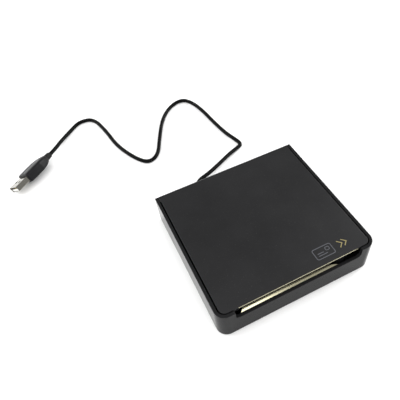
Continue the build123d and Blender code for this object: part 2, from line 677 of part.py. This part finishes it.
LEAD_R = 0.9
MOTOR_TERMINAL = (MOTOR_X0 + 6.5, MOTOR_C[0] + 9.2, MOTOR_Z)
with BuildPart() as motor_lead:
    with BuildLine() as lead_path:
        FilletPolyline(
            MOTOR_TERMINAL,
            (MOTOR_TERMINAL[0], 34.0, MOTOR_Z),
            (30.0, 33.0, 9.0),
            (24.0, 30.0, 7.5),
            (17.5, 30.0, 7.5),
            radius=3.0,
        )
    with BuildSketch(Plane(origin=lead_path.line @ 0, z_dir=lead_path.line % 0)):
        Circle(LEAD_R)
    sweep()
save(motor_lead, "motor_lead")

# ---------------------------------------------------------------- cord entry
with BuildPart() as cord_grommet:
    for y, radius, length in ((INNER_Y - 1.2, 4.2, 1.2), (INNER_Y, 3.0, WALL), (DEPTH / 2, 3.6, 1.2)):
        with BuildSketch(Plane.XZ.offset(-y)):
            with Locations((CORD_X, CORD_Z)):
                Circle(radius)
        extrude(amount=-length)
    fillet(cord_grommet.edges().group_by(Axis.Y)[-1], 0.5)
save(cord_grommet, "cord_grommet")

with BuildPart() as inner_lead:
    with BuildSketch(Plane.XZ.offset(-40.0)):
        with Locations((CORD_X, CORD_Z)):
            Circle(1.3)
    extrude(amount=-(INNER_Y - 1.2 - 40.0))
save(inner_lead, "inner_lead")

# ================================================================ cover body
with BuildPart() as top_cover:
    with BuildSketch(Plane.XY.offset(COVER_UNDER)) as skin:
        with Locations((0, (COVER_FRONT + HINGE_Y) / 2)):
            Rectangle(2 * COVER_X, HINGE_Y - COVER_FRONT)
        fillet(skin.vertices().group_by(Axis.Y)[0], FRONT_R - WALL - GAP)
    extrude(amount=COVER_T)
    fillet(top_cover.edges().group_by(Axis.Z)[-1].group_by(Axis.Y)[:-1], RIM_R)
    # side skirts stiffen the skin
    with BuildSketch(Plane.XY.offset(SKIRT_Z)):
        for side in (-1, 1):
            with Locations((side * (COVER_X - 0.6), 2.0)):
                Rectangle(1.2, 88.0)
    extrude(amount=COVER_UNDER - SKIRT_Z)
    # hinge barrel, which is also the rolled rear edge
    with BuildSketch(Plane.YZ.offset(-COVER_X)):
        with Locations((HINGE_Y, HINGE_Z)):
            Circle(ROLL_R)
    extrude(amount=2 * COVER_X)
    for x in (-COVER_X, COVER_X - 5.2):
        with BuildSketch(Plane.YZ.offset(x)):
            with Locations((HINGE_Y, HINGE_Z)):
                Circle(PIN_R + RUN)
        extrude(amount=5.2, mode=Mode.SUBTRACT)
    # the front edge is thinned from below above the card slot
    with BuildSketch(Plane.YZ.offset(-NOTCH_HALF + 1.5)):
        with BuildLine():
            Polyline((COVER_FRONT - 1, COVER_UNDER - 1), (COVER_FRONT - 1, HEIGHT - 0.75),
                     (COVER_FRONT, HEIGHT - 0.75), (COVER_FRONT + 2.6, COVER_UNDER),
                     (COVER_FRONT + 2.6, COVER_UNDER - 1), close=True)
        make_face()
    extrude(amount=2 * NOTCH_HALF - 3.0, mode=Mode.SUBTRACT)
    # screw bosses for the upper guide
    with BuildSketch(Plane.XY.offset(GUIDE_UNDER + 1.2)):
        with Locations((-30.0, 36.0), (14.0, 36.0), (-30.0, 6.0), (14.0, 6.0)):
            Circle(2.0)
            Circle(0.7, mode=Mode.SUBTRACT)
    extrude(amount=COVER_UNDER - GUIDE_UNDER - 1.2)
save(top_cover, "top_cover")

with BuildPart() as cover_edge_trim:
    with BuildSketch(Plane.XY.offset(HEIGHT - 0.65)):
        with Locations((0.75, COVER_FRONT - 0.11)):
            Rectangle(83.5, 0.22)
    extrude(amount=0.5)
save(cover_edge_trim, "cover_edge_trim")

PINCH_R, PINCH_AXLE_R = 1.6, 0.8
PINCH_Z = ROLL_Z + TYRE_R + 0.12 + PINCH_R
GUIDE_SCREWS = [(-30.0, 36.0), (14.0, 36.0), (-30.0, 6.0), (14.0, 6.0)]
with BuildPart() as upper_guide:
    with BuildSketch(Plane.XY.offset(GUIDE_UNDER)):
        with Locations((-8.4, -2.5)):
            Rectangle(63.2, 89.0)
        for y in (FRONT_ROLL_Y, REAR_ROLL_Y):
            with Locations((-8.2, y)):
                Rectangle(58.8, 4.4, mode=Mode.SUBTRACT)
        with Locations(*GUIDE_SCREWS):
            Circle(0.9, mode=Mode.SUBTRACT)
    extrude(amount=1.2)
    # bearing blocks of the pinch axles
    with BuildSketch(Plane.XY.offset(DECK_TOP + 0.4)):
        for x, w in ((-38.9, 2.2), (22.35, 1.7)):
            with Locations((x, FRONT_ROLL_Y), (x, REAR_ROLL_Y)):
                Rectangle(w, 6.0)
    extrude(amount=COVER_UNDER - DECK_TOP - 0.4)
    for y in (FRONT_ROLL_Y, REAR_ROLL_Y):
        with BuildSketch(Plane.YZ.offset(-39.4)):
            with Locations((y, PINCH_Z)):
                Circle(PINCH_AXLE_R + RUN)
        extrude(amount=62.2, mode=Mode.SUBTRACT)
    # stiffening ribs up to the cover
    with BuildSketch(Plane.XY.offset(GUIDE_UNDER + 1.2)):
        with Locations((-8.4, 41.4), (-8.4, SENSOR_Y - 6.0), (-8.4, SENSOR_Y + 6.0)):
            Rectangle(63.2, 1.0)
    extrude(amount=COVER_UNDER - GUIDE_UNDER - 1.2)
save(upper_guide, "upper_guide")

with BuildPart() as guide_screws:
    with BuildSketch(Plane.XY.offset(GUIDE_UNDER + 0.1)):
        with Locations(*GUIDE_SCREWS):
            Circle(0.85)
    extrude(amount=1.1)
    with BuildSketch(Plane.XY.offset(GUIDE_UNDER + 1.2)):
        with Locations(*GUIDE_SCREWS):
            Circle(0.7)
    extrude(amount=1.2)
save(guide_screws, "guide_screws")

with BuildPart() as white_reference_strip:
    with BuildSketch(Plane.XY.offset(GUIDE_UNDER - 0.4)):
        with Locations((-8.0, SENSOR_Y)):
            Rectangle(56.0, 8.0)
    extrude(amount=0.4)
save(white_reference_strip, "white_reference_strip")

for place, y in (("front", FRONT_ROLL_Y), ("rear", REAR_ROLL_Y)):
    with BuildPart() as pinch_roller:
        with BuildSketch(Plane.YZ.offset(-39.2)):
            with Locations((y, PINCH_Z)):
                Circle(PINCH_AXLE_R)
        extrude(amount=61.8)
        for x in TYRE_X:
            with BuildSketch(Plane.YZ.offset(x - 4.0)):
                with Locations((y, PINCH_Z)):
                    Circle(PINCH_R)
            extrude(amount=8.0)
    save(pinch_roller, f"{place}_pinch_roller")

with BuildPart() as pinch_springs:
    for y in (FRONT_ROLL_Y, REAR_ROLL_Y):
        for x in (-12.0, 13.0):
            with BuildSketch(Plane.YZ.offset(x - 1.5)):
                with BuildLine():
                    Polyline(
                        (y - 5.0, COVER_UNDER), (y - 4.0, COVER_UNDER), (y - 1.2, 22.2), (y + 1.2, 22.2),
                        (y + 4.0, COVER_UNDER), (y + 5.0, COVER_UNDER), (y + 5.0, COVER_UNDER - 0.2),
                        (y + 3.9, COVER_UNDER - 0.2), (y + 1.2, 22.0), (y - 1.2, 22.0),
                        (y - 3.9, COVER_UNDER - 0.2), (y - 5.0, COVER_UNDER - 0.2), close=True,
                    )
                make_face()
            extrude(amount=3.0)
save(pinch_springs, "pinch_springs")

# ================================================================ cord and plug
# The plug lies on the table on one lower edge, rolled about its own axis.
PLUG_TIP = (-148.0, 130.6, 6.9)
PLUG_HEADING, PLUG_ROLL = 218.4, 30.0
BACK = Vector(-cos(radians(PLUG_HEADING)), -sin(radians(PLUG_HEADING)), 0)
NEAR = Vector(BACK.Y, -BACK.X, 0) * cos(radians(PLUG_ROLL)) + Vector(0, 0, sin(radians(PLUG_ROLL)))
plug_plane = Plane(origin=PLUG_TIP, x_dir=NEAR, z_dir=BACK)
SHELL_W, SHELL_T, SHELL_L, SHEET = 12.0, 4.5, 12.2, 0.3
BOOT_START, BOOT_END = 37.4, 42.6

with BuildPart() as plug_shell:
    with BuildSketch(plug_plane):
        RectangleRounded(SHELL_W, SHELL_T, 0.6)
        RectangleRounded(SHELL_W - 2 * SHEET, SHELL_T - 2 * SHEET, 0.3, mode=Mode.SUBTRACT)
    extrude(amount=SHELL_L)
    # two latch windows in each wide face
    latch_plane = Plane(origin=plug_plane.from_local_coords((0, 0, 6.2)), x_dir=NEAR, z_dir=plug_plane.y_dir)
    with BuildSketch(latch_plane):
        with Locations((-2.65, 0), (2.65, 0)):
            Rectangle(2.3, 2.3)
    extrude(amount=SHELL_T, both=True, mode=Mode.SUBTRACT)
save(plug_shell, "plug_shell")

with BuildPart() as plug_tongue:
    with BuildSketch(plug_plane.offset(0.6)):
        with Locations((0, 1.0)):
            Rectangle(SHELL_W - 1.2, 1.8)
    extrude(amount=SHELL_L - 0.6)
save(plug_tongue, "plug_tongue")

with BuildPart() as plug_contacts:
    with BuildSketch(plug_plane.offset(1.2)):
        for x in (-3.5, -1.0, 1.0, 3.5):
            with Locations((x, 0.0)):
                Rectangle(1.0, 0.2)
    extrude(amount=SHELL_L - 1.2)
save(plug_contacts, "plug_contacts")

OVERMOULD = [
    (SHELL_L, 13.8, 7.2, 1.6), (SHELL_L + 1.2, 14.6, 7.9, 1.9), (21.0, 15.0, 8.2, 2.0), (27.5, 14.6, 8.2, 2.0),
    (33.0, 11.8, 7.6, 2.4), (36.4, 8.2, 6.4, 2.6), (BOOT_START, 6.4, 5.8, 2.7),
]
with BuildPart() as plug_overmould:
    for back, w, t, r in OVERMOULD:
        with BuildSketch(plug_plane.offset(back)):
            RectangleRounded(w, t, r)
    loft(ruled=True)
save(plug_overmould, "plug_overmould")

with BuildPart() as plug_boot:
    for back, radius in ((BOOT_START, 2.75), (BOOT_END, 2.35)):
        with BuildSketch(plug_plane.offset(back)):
            Circle(radius)
    loft()
    fillet(plug_boot.edges().filter_by(GeomType.CIRCLE).sort_by_distance(plug_plane.origin)[-1], 0.4)
save(plug_boot, "plug_boot")

CORD_REST = CORD_D / 2 + 0.02       # centre height where the cord lies on the table
cord_start = (CORD_X, COLLAR_Y, CORD_Z)
cord_end = tuple(plug_plane.from_local_coords((0, 0, BOOT_END)))
CORD_ROUTE = [
    cord_start,
    (CORD_X, 60.2, CORD_Z),
    (-16.5, 66.7, 6.8),
    (-6.4, 70.5, 5.6),
    (6.6, 77.6, 4.0),
    (19.3, 85.0, 2.5),
    (27.6, 88.5, 1.75),
    (33.8, 91.2, CORD_REST),
    (32.3, 98.7, CORD_REST),
    (28.5, 110.3, CORD_REST),
    (25.6, 130.0, CORD_REST),
    (23.6, 150.5, CORD_REST),
    (19.6, 166.5, CORD_REST),
    (12.5, 174.7, CORD_REST),
    (-1.5, 169.6, CORD_REST),
    (-14.0, 155.7, CORD_REST),
    (-24.6, 134.2, CORD_REST),
    (-32.9, 115.2, CORD_REST),
    (-43.0, 110.5, CORD_REST),
    (-51.4, 121.2, CORD_REST),
    (-60.5, 144.0, CORD_REST),
    (-63.4, 167.6, CORD_REST),
    (-69.0, 191.1, CORD_REST),
    (-81.8, 193.5, CORD_REST),
    (-90.9, 186.0, CORD_REST),
    (-103.3, 173.9, 2.6),
    tuple(plug_plane.from_local_coords((0, 0, BOOT_END + 7.0))),
    cord_end,
]


def corner_radii(route):
    """Arc radius at each inner point: 0.45 of the shorter run over the tangent of half the turn."""
    radii = []
    points = [Vector(*p) for p in route]
    for before, here, after in zip(points, points[1:], points[2:]):
        turn = (here - before).get_angle(after - here)
        run = min((here - before).length, (after - here).length)
        radii.append(0.45 * run / tan(radians(turn / 2)))
    return radii


radii = corner_radii(CORD_ROUTE)
with BuildPart() as usb_cord:
    with BuildLine() as cord_path:
        FilletPolyline(*CORD_ROUTE, radius=radii)
    with BuildSketch(Plane(origin=cord_path.line @ 0, z_dir=cord_path.line % 0)):
        Circle(CORD_D / 2)
    sweep()
save(usb_cord, "usb_cord")

print("cord radii:", [round(r, 1) for r in radii])
cord_length = cord_path.wire().length
section = pi * (CORD_D / 2) ** 2
print(f"cord length {cord_length:.1f}, volume over section times length {usb_cord.part.volume / section / cord_length:.4f}")
print(f"compound gear centre {COMPOUND_C}, motor centre {MOTOR_C}")
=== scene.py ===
import json
import math

import bmesh
import bpy
from mathutils import Matrix, Vector


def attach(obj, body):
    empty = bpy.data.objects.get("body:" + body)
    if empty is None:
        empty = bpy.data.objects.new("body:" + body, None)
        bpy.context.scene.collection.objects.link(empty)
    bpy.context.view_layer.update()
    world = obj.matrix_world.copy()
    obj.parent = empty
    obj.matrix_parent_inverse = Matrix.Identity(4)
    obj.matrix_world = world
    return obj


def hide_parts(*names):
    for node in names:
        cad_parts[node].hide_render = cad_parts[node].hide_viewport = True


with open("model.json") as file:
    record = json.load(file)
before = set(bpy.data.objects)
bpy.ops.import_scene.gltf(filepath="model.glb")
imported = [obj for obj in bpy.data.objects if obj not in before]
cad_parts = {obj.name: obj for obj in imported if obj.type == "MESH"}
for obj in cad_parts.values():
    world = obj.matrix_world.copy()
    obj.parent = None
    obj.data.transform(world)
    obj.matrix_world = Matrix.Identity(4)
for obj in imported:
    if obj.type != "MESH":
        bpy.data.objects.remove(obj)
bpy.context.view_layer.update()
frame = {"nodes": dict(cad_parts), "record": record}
nodes = frame["nodes"]
scene = bpy.context.scene
MM = 0.001


# ---------------------------------------------------------------- camera
def look(azimuth, elevation, roll, distance, target):
    """Camera matrix from angles in degrees and lengths in millimetres."""
    a, e, r = (math.radians(v) for v in (azimuth, elevation, roll))
    back = Vector((math.sin(a) * math.cos(e), -math.cos(a) * math.cos(e), math.sin(e)))
    right = Vector((math.cos(a), math.sin(a), 0))
    up = back.cross(right)
    right_r = right * math.cos(r) + up * math.sin(r)
    up_r = up * math.cos(r) - right * math.sin(r)
    place = (Vector(target) + back * distance) * MM
    m = Matrix((right_r, up_r, back)).transposed().to_4x4()
    m.translation = place
    return m


LENS_MM, SENSOR_MM, SHIFT = 38.57, 36.0, (-0.0691, -0.0018)
AZIMUTH, ELEVATION, CAMERA_ROLL = -22.112, 50.318, -5.71
CAMERA_DISTANCE, LOOKED_AT = 328.06, (-2.95, 43.84, 0)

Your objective
Count the lines in the material above where the string "nodes" appears, then state only that count.

Output of the task
2